The conflicting issue with Nemeroff is yes he messed up and messed up in a way that he should've been penalized. The conflict is do you then cast out one of the greatest living minds in the field that can contribute much more?
Far better to penalize the guy, then allow him to continue after paying his penalty but on a leash so he doesn't do it again. Kind of like Frank Abagnale, the real life character of
Catch Me if You Can. The guy stole millions in fake checks, is eventually caught, but after serving several months in a federal prison then the FBI release him on the condition that he work for them helping them to catch other frauds.
In Nemeroff's case, IMHO, he got off too lightly. He should've payed some type of financial penalty such as having to return the money from pharmaceuticals which would've likely amounted to millions of dollars, but repeating myself, the guy likely has several more advancements he could contribute to the field.
Time will tell where this ends up but if Lieberman doesn't land on his feet like others have I suspect it will be related to his likeability factor or lack thereof.
I have no idea what Lieberman will do but he doesn't appear to be an academic gypsy as some of us (at least in my case formerly) in academia call it. Also he's older and if you love NYC you do not want to leave NYC. Nothing will replace it. I've lived just outside NYC for 3 decades.
An academic gypsy is a type of professor who isn't going to settle in their current institution and is willing to make cross state, even country moves to advance their career. Such moves are often times mandatory if you want to get to the upper echelons of the field. Further, because high academia isn't everywhere the usual roads force such professors to leave.
E.g. Say you're a Ph.D. in any field. You apply for a professor's position. Not every town in the USA has a university or college with a graduate department. So you apply to 10 places. It's like applying to college all over again and having to go to the best college for you even if it's on the other side of the country. So say you're at the new place in a new location and after being there 5 years you realize you're going to only go so far and another university in a different area of the country contacts you and wants you to head something at their institution with a big promotion.
In medical academia this phenomenon still exists but not as much. Most physicians are in a position where they can just get out of academia, work clinically, and decide not to move especially since for most physicians getting married and having kids is only a few years after residency if not sooner. Who wants to move if you don't have to do so? But if you're say, a Ph.D. mathematician or physicist you just can't stop your job and open up some type of Math or Physics business.
The upper areas of medical academia you do, however, still see academic gypsies. I don't know Lieberman for real and I'm not going to BS that the few times I've met him in person qualifies that I know this guy. He doesn't seem, however, to be the sort. He's older, lived in NYC for decades, people who've done so will not want to leave that lifestyle, and is likely closer to retirement than starting over again.
My wife and I were and even now are in that position. I couldn't stand my last academic institution and I would've had to move yet again and either come back to U of Cincinnati (that told me they'd love to have me back) or go to a different place.
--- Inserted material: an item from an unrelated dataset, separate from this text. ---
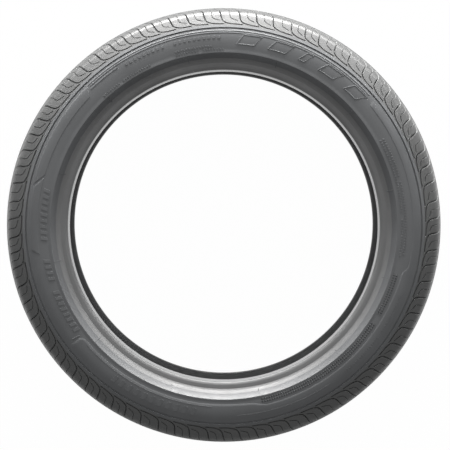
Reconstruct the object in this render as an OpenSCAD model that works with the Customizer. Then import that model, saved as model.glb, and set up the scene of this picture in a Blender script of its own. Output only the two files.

The other institution in the city, Washington U did talk to me and told me to consider joining them, but I was told by some others that this could be seen as a backstab because other professors did what I had done and they were perceived as backstabbers. I just instead left academia. Yeah it was sad, especially since I would've been happy staying at my prior job in academia in Cincinnati. Making 3x as much money, working about 60% of the hours, and being in new positions where the organization tells me they need me and shows me that respect did quite a bit to ease the transition. My wife gets offers from institutions outside the state at least every few months and her current job has become toxic. Her choices? Leave academia, stay in a toxic job, or we move to a different state.
But getting back to Lieberman and Columbia, I don't know if Lieberman will even remain in the institution, and repeating myself, what they did to Lieberman is peanuts compared to Oz. Yes it's a different case but it's the same administration in the same institution which is why I find it so in-our-faces questionable. IMHO the administration at Columbia ought to be suspended for letting Oz go as far as he did without consequences if you want to get hypersensitive woke although I'm being serious. The torches, pitchforks and knives are only focusing on one guy here when there's others. It's like firing some guy for slapping his secretary on the rear end but not firing the guy who pinched the bosom of his secretary for over 10 years day after day after day despite complaints and both guys worked right next to each other in the same building and everyone in that same building knew all of this was going on.